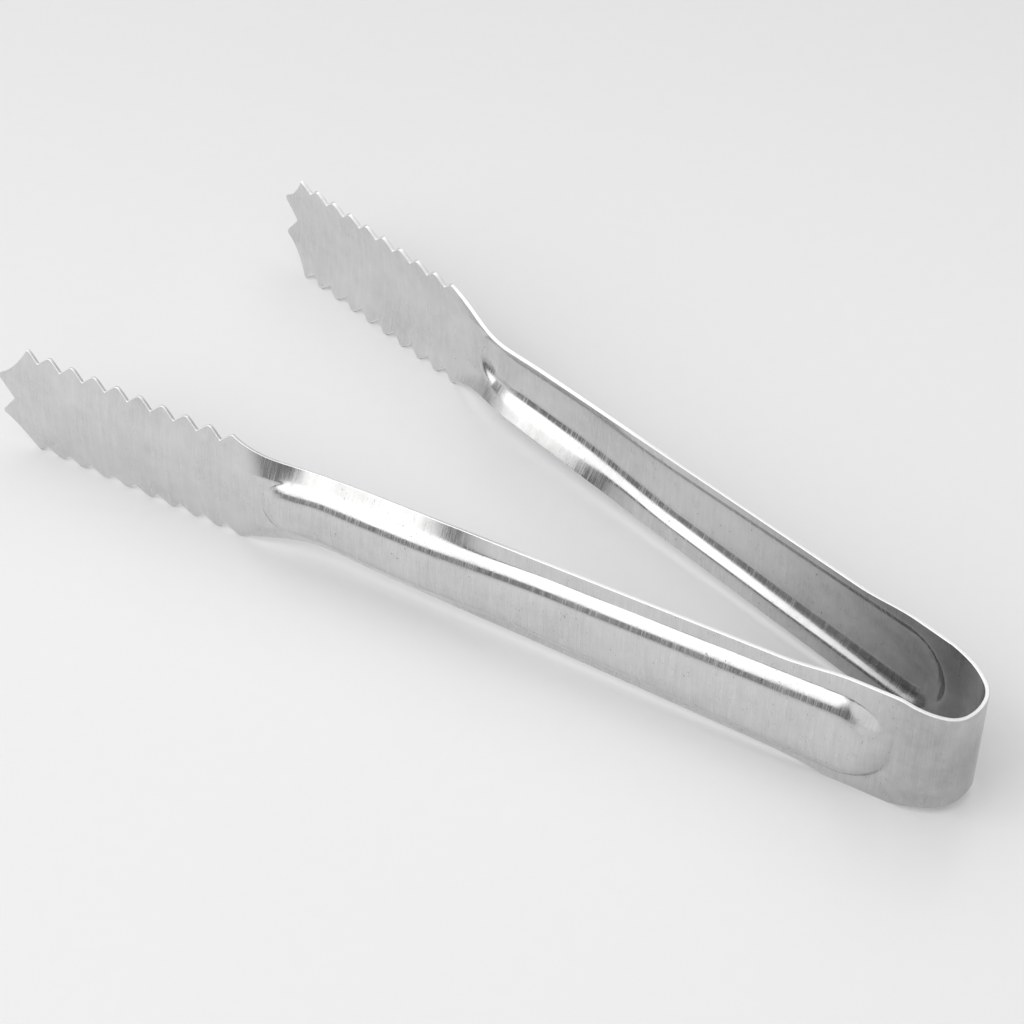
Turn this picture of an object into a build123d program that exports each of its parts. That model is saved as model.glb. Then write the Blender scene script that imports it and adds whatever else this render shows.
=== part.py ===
"""Spring ice tongs, pressed from one strip of thin stainless sheet and folded into a bow.

The tongs lie on the side edges of their strip, so the strip's width stands upright. The frame
has +Z up from the table, X along the tongs with the bow at +X and the jaw tips at -X, and the
left arm at -Y. The origin is the middle of the overall box, on the table.

The sheet is divided where it changes job: the bow's crown, a shoulder on each side of it, then
an embossed handle and a toothed, dished jaw on each arm. Each arm swings about an upright axis
at the root of its shoulder, which stands in for the elastic bending of the bow.
"""
import os
from math import asin, cos, radians, sin

from build123d import *

# Overall size, in mm and degrees
LENGTH = 180.0  # bow to jaw tips
STRIP_HEIGHT = 22.4  # widest part of the strip, which is the height of the tongs on the table
SHEET = 0.7  # thickness of the sheet
HALF_OPENING = 8.6  # angle of each arm to the centre plane, with the tongs at rest

# The bow: three tangent arcs on each side of its apex, along the middle of the sheet
CROWN_RADIUS = 9.5
CROWN_TURN = 15.2
CORNER_RADIUS = 5.1
CORNER_TURN = 39.3
SHOULDER_RADIUS = 11.8
SHOULDER_TURN = 90.0 - HALF_OPENING - CROWN_TURN - CORNER_TURN
BOW_HALF_HEIGHT = 9.3  # of the strip at the apex
SHOULDER_HALF_HEIGHT = 10.8  # of the strip where the straight arm begins

# The flexure: a round nose on the shoulder turns in a round socket in the crown
NOSE_RADIUS = SHEET / 2
SOCKET_RADIUS = NOSE_RADIUS + 0.05

# The handle, along the arm from the end of the shoulder
BELLY_START = 2.5  # the strip is at its full height over this stretch, and rests on it
BELLY_END = 9.5
GRIP_START = 22.0
GRIP_HALF_HEIGHT = 9.9
NECK_START = 97.0
NECK_START_HALF_HEIGHT = 8.4
NECK_HALF_HEIGHT = 7.95
NECK_NARROWEST = 108.5

# The emboss on the handle: a tapered channel that stands out of the arm
EMBOSS_HEIGHT = 1.9
EMBOSS_WALL = 2.4  # width of its sloped wall
EMBOSS_BIG_CENTRE = 9.2
EMBOSS_BIG_RADIUS = 7.9
EMBOSS_SMALL_CENTRE = 107.5
EMBOSS_SMALL_RADIUS = 5.3
INNER_BEND = 0.9  # inside radius of the bend round its flat top

# The jaw: a shallow gutter that the neck sets outwards of the handle
JAW_OFFSET = 2.36  # of the gutter's edges from the handle's sheet
JAW_DISH = 1.27  # depth of the gutter
JAW_LENGTH = 54.5  # from the end of the handle to the tips of the prongs
RAMP_START = 104.5
TOOTH_COUNT = 10
TOOTH_PITCH = 4.92
TOOTH_DEPTH = 1.85
TIP_TO_TOOTH = 6.3  # from the tips of the prongs to the last tooth
PRONG_HALF_GAP = 3.7
PRONG_LAND = 0.6
NOTCH_DEPTH = 3.0
SCOOP_DEPTH = 0.7

HALF_HEIGHT = STRIP_HEIGHT / 2
HALF_SHEET = SHEET / 2
MARGIN = 3.0  # by which a rough shape stands past the outline that trims it


# The middle of the sheet around the left half of the bow
apex = (LENGTH / 2 - HALF_SHEET, 0)
crown_arc = JernArc(apex, (0, -1), CROWN_RADIUS, -CROWN_TURN)
corner_arc = JernArc(crown_arc @ 1, crown_arc % 1, CORNER_RADIUS, -CORNER_TURN)
shoulder_arc = JernArc(corner_arc @ 1, corner_arc % 1, SHOULDER_RADIUS, -SHOULDER_TURN)
hinge_point = corner_arc @ 1
arm_start = shoulder_arc @ 1
arm_direction = shoulder_arc % 1

# The arm's own frame: x along the arm to its tip, y outwards, z up from the middle of the strip
arm_frame = Plane(
    origin=(arm_start.X, arm_start.Y, HALF_HEIGHT),
    x_dir=(arm_direction.X, arm_direction.Y, 0),
    z_dir=(0, 0, 1),
)


def gutter_depth(z):
    """Depth of the jaw's dish at a height z from its middle, as a circular section."""
    radius = (HALF_HEIGHT**2 + JAW_DISH**2) / (2 * JAW_DISH)
    return JAW_DISH - radius + (radius**2 - z**2) ** 0.5


# Length of the straight arm that brings the inner face of the prongs to the overall length
tip_inner_offset = JAW_OFFSET + gutter_depth(PRONG_HALF_GAP) - HALF_SHEET
ARM_LENGTH = (
    arm_start.X + LENGTH / 2 + sin(radians(HALF_OPENING)) * tip_inner_offset
) / cos(radians(HALF_OPENING))
JAW_START = ARM_LENGTH - JAW_LENGTH
LAST_TOOTH = ARM_LENGTH - TIP_TO_TOOTH
FIRST_TOOTH = LAST_TOOTH - (TOOTH_COUNT - 1) * TOOTH_PITCH
RAMP_END = FIRST_TOOTH


def bow_band(*arcs):
    """A band of sheet along arcs of the bow, trimmed to the strip's height there."""
    band = extrude(trace(list(arcs), SHEET), STRIP_HEIGHT)
    side_view = Plane(origin=(0, 0, HALF_HEIGHT), x_dir=(1, 0, 0), z_dir=(0, -1, 0))
    trim = side_view * make_face(
        Polyline(
            (LENGTH / 2, BOW_HALF_HEIGHT),
            (arm_start.X, SHOULDER_HALF_HEIGHT),
            (arm_start.X - MARGIN, SHOULDER_HALF_HEIGHT),
            (arm_start.X - MARGIN, -SHOULDER_HALF_HEIGHT),
            (arm_start.X, -SHOULDER_HALF_HEIGHT),
            (LENGTH / 2, -BOW_HALF_HEIGHT),
            close=True,
        )
    )
    return band & extrude(trim, LENGTH, both=True)


def hinge_cylinder(radius):
    """A round bar on the left hinge axis, as high as the strip is there."""
    return Pos(hinge_point.X, hinge_point.Y, 0) * Cylinder(
        radius, STRIP_HEIGHT, align=(Align.CENTER, Align.CENTER, Align.MIN)
    )


def bow_crown():
    """The crown of the bow, with a round socket at each end for a shoulder's nose."""
    half = bow_band(crown_arc, corner_arc) - hinge_cylinder(SOCKET_RADIUS)
    return half + mirror(half, Plane.XZ)


def shoulder():
    """The left shoulder: the bow's last arc, with a round nose on the hinge axis."""
    band = bow_band(shoulder_arc)
    nose_height = max(edge.length for edge in band.edges().filter_by(Axis.Z).group_by(Axis.X)[-1])
    nose = Pos(hinge_point.X, hinge_point.Y, HALF_HEIGHT) * Cylinder(NOSE_RADIUS, nose_height)
    return band + nose


def arm_outline():
    """The strip's outline along the straight arm, as a solid that trims the sheet."""
    neck_slope = (NECK_START_HALF_HEIGHT - GRIP_HALF_HEIGHT) / (NECK_START - GRIP_START)
    edge = [
        Polyline((0, 0), (0, SHOULDER_HALF_HEIGHT), (BELLY_START, HALF_HEIGHT), (BELLY_END, HALF_HEIGHT)),
        Spline(
            (BELLY_END, HALF_HEIGHT),
            (GRIP_START, GRIP_HALF_HEIGHT),
            tangents=[(1, 0), (1, neck_slope)],
        ),
        Line((GRIP_START, GRIP_HALF_HEIGHT), (NECK_START, NECK_START_HALF_HEIGHT)),
        Spline(
            (NECK_START, NECK_START_HALF_HEIGHT),
            (NECK_NARROWEST, NECK_HALF_HEIGHT),
            (FIRST_TOOTH, HALF_HEIGHT),
            tangents=[(1, neck_slope), (1, 0.5)],
        ),
    ]
    teeth = [(FIRST_TOOTH, HALF_HEIGHT)]
    for index in range(1, TOOTH_COUNT):
        peak = FIRST_TOOTH + index * TOOTH_PITCH
        teeth.append((peak - TOOTH_PITCH / 2, HALF_HEIGHT - TOOTH_DEPTH))
        teeth.append((peak, HALF_HEIGHT))
    edge.append(Polyline(*teeth))

    prong = Vector(ARM_LENGTH, PRONG_HALF_GAP + PRONG_LAND)
    last_tooth = Vector(LAST_TOOTH, HALF_HEIGHT)
    across = (prong - last_tooth).normalized().rotate(Axis.Z, -90)
    edge.append(ThreePointArc(last_tooth, (last_tooth + prong) / 2 + across * SCOOP_DEPTH, prong))
    edge.append(
        Polyline(prong, (ARM_LENGTH, PRONG_HALF_GAP), (ARM_LENGTH - NOTCH_DEPTH, 0), (0, 0))
    )
    half = make_face(edge)
    side_view = Plane(origin=(0, 0, 0), x_dir=(1, 0, 0), z_dir=(0, -1, 0))
    whole = side_view * (half + mirror(half, Plane.XZ))
    return extrude(whole, JAW_OFFSET + JAW_DISH + MARGIN, both=True)


def sheet_section(x, offset, dish):
    """The sheet's section across the arm: a band as thick as the sheet, bowed outwards."""
    top = HALF_HEIGHT + MARGIN / 10
    inner = offset - HALF_SHEET
    outer = offset + HALF_SHEET
    section = make_face(
        [
            ThreePointArc((inner, -top), (inner + dish, 0), (inner, top)),
            Line((inner, top), (outer, top)),
            ThreePointArc((outer, top), (outer + dish, 0), (outer, -top)),
            Line((outer, -top), (inner, -top)),
        ]
    )
    return Plane(origin=(x, 0, 0), x_dir=(0, 1, 0), z_dir=(1, 0, 0)) * section


def neck_ramp():
    """The sheet from the flat handle to the dished jaw, set outwards along a smooth S."""
    steps = 6
    sections = []
    for step in range(steps + 1):
        share = step / steps
        rise = share * share * (3 - 2 * share)
        x = RAMP_START + share * (RAMP_END - RAMP_START)
        sections.append(sheet_section(x, rise * JAW_OFFSET, max(rise * JAW_DISH, 0.01)))
    return loft(sections)


def emboss_outline(inset, y):
    """The emboss's outline at a height y of the arm's frame, drawn in all round by inset."""
    lean = asin((EMBOSS_BIG_RADIUS - EMBOSS_SMALL_RADIUS) / (EMBOSS_SMALL_CENTRE - EMBOSS_BIG_CENTRE))
    big = EMBOSS_BIG_RADIUS - inset
    small = EMBOSS_SMALL_RADIUS - inset
    big_side = (EMBOSS_BIG_CENTRE + big * sin(lean), big * cos(lean))
    small_side = (EMBOSS_SMALL_CENTRE + small * sin(lean), small * cos(lean))
    big_below = (big_side[0], -big_side[1])
    small_below = (small_side[0], -small_side[1])
    outline = make_face(
        [
            ThreePointArc(big_below, (EMBOSS_BIG_CENTRE - big, 0), big_side),
            Line(big_side, small_side),
            ThreePointArc(small_side, (EMBOSS_SMALL_CENTRE + small, 0), small_below),
            Line(small_below, big_below),
        ]
    )
    return Plane(origin=(0, y, 0), x_dir=(1, 0, 0), z_dir=(0, 1, 0)) * outline


def emboss_block(base):
    """The emboss as a solid block with sloped walls, standing outwards from y = base."""
    foot = emboss_outline(0, base)
    top = emboss_outline(EMBOSS_WALL, base + EMBOSS_HEIGHT)
    return loft([foot, top], ruled=True)


def round_bend(sheet, y, radius):
    """Round the bend of the emboss that lies in the plane at y."""
    reach = EMBOSS_BIG_RADIUS + HALF_SHEET
    bend = [
        edge
        for edge in sheet.edges()
        if max(abs(edge.bounding_box().min.Y - y), abs(edge.bounding_box().max.Y - y)) < 1e-3
        and max(abs(edge.bounding_box().min.Z), edge.bounding_box().max.Z) < reach
    ]
    return fillet(bend, radius)


def arm_sheet():
    """The whole straight arm before it is divided, in the arm's frame."""
    flat = Pos(RAMP_START / 2, 0, 0) * Box(RAMP_START, SHEET, STRIP_HEIGHT + MARGIN)
    gutter = extrude(sheet_section(RAMP_END, JAW_OFFSET, JAW_DISH), ARM_LENGTH + MARGIN - RAMP_END)
    sheet = flat + neck_ramp() + gutter + emboss_block(HALF_SHEET) - emboss_block(-HALF_SHEET)
    sheet = round_bend(sheet, HALF_SHEET + EMBOSS_HEIGHT, INNER_BEND + SHEET)
    sheet = round_bend(sheet, EMBOSS_HEIGHT - HALF_SHEET, INNER_BEND)
    return sheet & arm_outline()


def save(node, shape):
    """Write one node's solid to its STEP file."""
    print(node, "solids", len(shape.solids()), "volume", round(shape.volume, 1), "valid", shape.is_valid)
    export_step(shape, f"parts/{node}.step")


def main():
    """Build every node of the tongs and write it."""
    os.makedirs("parts", exist_ok=True)
    arm = arm_sheet()
    jaw_box = Pos(JAW_START, 0, 0) * Box(
        LENGTH, LENGTH, LENGTH, align=(Align.MIN, Align.CENTER, Align.CENTER)
    )
    left = {
        "shoulder": shoulder(),
        "handle": arm_frame * (arm - jaw_box),
        "jaw": arm_frame * (arm & jaw_box),
    }
    save("bow_crown", bow_crown())
    for name, shape in left.items():
        save(f"left_{name}", shape)
        save(f"right_{name}", mirror(shape, Plane.XZ))
    print("left hinge axis", hinge_point, "arm start", arm_start, "arm length", round(ARM_LENGTH, 2))


main()
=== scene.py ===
"""Visual model of the spring ice tongs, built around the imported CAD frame.

The tongs are one strip of satin stainless sheet, folded into a bow, with a pressed channel in
each handle and a dished, toothed jaw at the end of each arm. Every visible piece is a stretch of
that sheet: a middle surface worked out on a grid, given the sheet's thickness along its true
normal, and closed by cut edges with softened corners.
"""
import logging
from dataclasses import dataclass, field
from enum import Enum
from math import cos, pi, radians, sin
from typing import Any, Callable

import bpy
import numpy as np
from mathutils import Matrix, Vector


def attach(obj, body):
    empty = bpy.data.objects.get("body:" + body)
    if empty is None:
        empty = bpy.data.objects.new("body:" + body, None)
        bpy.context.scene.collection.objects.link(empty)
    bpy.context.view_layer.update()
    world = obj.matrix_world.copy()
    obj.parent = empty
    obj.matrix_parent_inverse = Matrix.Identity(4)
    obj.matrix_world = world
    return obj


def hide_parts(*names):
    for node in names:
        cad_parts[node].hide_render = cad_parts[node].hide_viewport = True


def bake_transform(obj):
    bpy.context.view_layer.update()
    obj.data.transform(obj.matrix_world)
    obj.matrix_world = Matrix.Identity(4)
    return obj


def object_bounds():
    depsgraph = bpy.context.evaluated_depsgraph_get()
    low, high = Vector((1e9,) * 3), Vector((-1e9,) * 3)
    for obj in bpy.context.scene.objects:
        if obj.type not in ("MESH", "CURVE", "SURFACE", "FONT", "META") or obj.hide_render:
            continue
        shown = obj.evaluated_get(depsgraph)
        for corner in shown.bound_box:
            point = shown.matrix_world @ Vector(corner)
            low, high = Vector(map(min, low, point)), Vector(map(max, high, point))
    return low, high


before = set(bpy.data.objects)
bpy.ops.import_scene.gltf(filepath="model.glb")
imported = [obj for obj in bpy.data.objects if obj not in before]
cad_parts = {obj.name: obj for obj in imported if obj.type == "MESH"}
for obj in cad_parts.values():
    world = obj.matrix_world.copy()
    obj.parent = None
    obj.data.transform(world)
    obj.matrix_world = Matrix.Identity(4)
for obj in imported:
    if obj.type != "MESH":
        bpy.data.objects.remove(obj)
CAD_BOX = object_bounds()

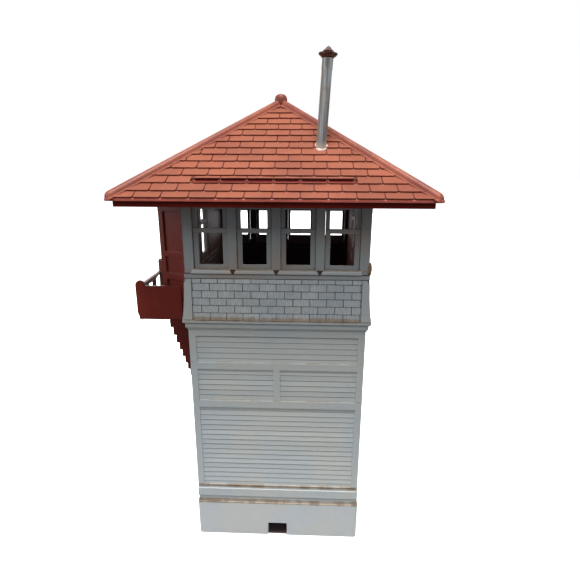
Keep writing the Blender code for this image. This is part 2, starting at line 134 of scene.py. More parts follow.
class Look:
    """A node material, with the small set of nodes that every finish here is made from."""

    def __init__(self, name):
        self.material = bpy.data.materials.new(name)
        self.material.use_nodes = True
        self.tree = self.material.node_tree
        self.shader = self.tree.nodes["Principled BSDF"]
        place = self.node("ShaderNodeTexCoord").outputs["Object"]
        self.here = self.node("ShaderNodeMapping", Vector=place, Scale=[1 / MM] * 3).outputs[0]
        split = self.node("ShaderNodeSeparateXYZ", Vector=self.here)
        self.x, self.y, self.z = split.outputs
        self.bumps = None

    def node(self, kind, settings=(), **inputs):
        made = self.tree.nodes.new(kind)
        for key, value in dict(settings).items():
            setattr(made, key, value)
        for key, value in inputs.items():
            self.feed(made.inputs[key.replace("_", " ")], value)
        return made

    def feed(self, socket, value):
        if isinstance(value, bpy.types.NodeSocket):
            self.tree.links.new(value, socket)
        else:
            socket.default_value = value

    def math(self, operation, first, second=0.0, third=0.0):
        made = self.tree.nodes.new("ShaderNodeMath")
        made.operation = operation
        for socket, value in zip(made.inputs, (first, second, third)):
            self.feed(socket, value)
        return made.outputs[0]

    def times(self, first, second):
        return self.math("MULTIPLY", first, second)

    def scaled(self, value, amount, start):
        """START, plus AMOUNT times VALUE."""
        return self.math("MULTIPLY_ADD", value, amount, start)

    def out(self):
        """The distance out from the tower's axis, taken along X or Y, whichever is larger."""
        across = self.math("ABSOLUTE", self.x)
        along = self.math("ABSOLUTE", self.math("SUBTRACT", self.y, TOWER_Y))
        return self.math("MAXIMUM", across, along)

    def step(self, value, low, high):
        """0 below LOW and 1 above HIGH, and smooth between them. LOW may be the larger."""
        made = self.node("ShaderNodeMapRange", {"interpolation_type": "SMOOTHSTEP"}, Value=value)
        made.inputs["From Min"].default_value = low
        made.inputs["From Max"].default_value = high
        return made.outputs["Result"]

    def band(self, value, middle, reach):
        """1 at MIDDLE, falling to 0 at REACH from it."""
        away = self.math("ABSOLUTE", self.math("SUBTRACT", value, middle))
        return self.step(away, reach, 0.0)

    def stretched(self, scale):
        return self.node("ShaderNodeMapping", Vector=self.here, Scale=scale).outputs[0]

    def noise(self, scale, detail=3.0, vector=None, roughness=0.55):
        made = self.node("ShaderNodeTexNoise", Vector=vector or self.here, Scale=scale, Detail=detail)
        made.inputs["Roughness"].default_value = roughness
        return made.outputs["Fac"]

    def mix(self, factor, first, second):
        made = self.tree.nodes.new("ShaderNodeMix")
        made.data_type = "RGBA"
        for socket, value in ((made.inputs[0], factor), (made.inputs[6], first), (made.inputs[7], second)):
            self.feed(socket, colour(value) if isinstance(value, tuple) else value)
        return made.outputs[2]

    def bright(self, tint, value):
        """TINT made brighter or darker by the factor VALUE."""
        made = self.tree.nodes.new("ShaderNodeVectorMath")
        made.operation = "SCALE"
        self.feed(made.inputs[0], tint)
        self.feed(made.inputs["Scale"], value)
        return made.outputs[0]

    def tone(self, amount):
        """A factor about 1 that differs from one moulded tile or shingle to the next."""
        made = self.tree.nodes.new("ShaderNodeAttribute")
        made.attribute_name = "tone"
        return self.scaled(made.outputs["Fac"], amount, 1.0)

    def crevice(self, reach):
        """1 deep in a corner and 0 on an open face. REACH is in millimetres."""
        made = self.node("ShaderNodeAmbientOcclusion", {"samples": 8}, Distance=reach * MM)
        return self.math("SUBTRACT", 1.0, made.outputs["AO"])

    def bump(self, height, depth):
        """Raises the surface by HEIGHT times DEPTH millimetres."""
        made = self.node("ShaderNodeBump", Height=height, Distance=depth * MM, Strength=1.0)
        if self.bumps:
            self.feed(made.inputs["Normal"], self.bumps)
        self.bumps = made.outputs[0]

    def finish(self, tint, roughness, **plain):
        self.feed(self.shader.inputs["Base Color"], tint)
        self.feed(self.shader.inputs["Roughness"], roughness)
        for key, value in plain.items():
            self.shader.inputs[key.replace("_", " ")].default_value = value
        if self.bumps:
            self.feed(self.shader.inputs["Normal"], self.bumps)
        return self.material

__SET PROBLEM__
Using the records given above, list every line that includes the word "objects".

__TASK OUTPUT__
    empty = bpy.data.objects.get("body:" + body)
        empty = bpy.data.objects.new("body:" + body, None)
        bpy.context.scene.collection.objects.link(empty)
    for obj in bpy.context.scene.objects:
before = set(bpy.data.objects)
imported = [obj for obj in bpy.data.objects if obj not in before]
        bpy.data.objects.remove(obj)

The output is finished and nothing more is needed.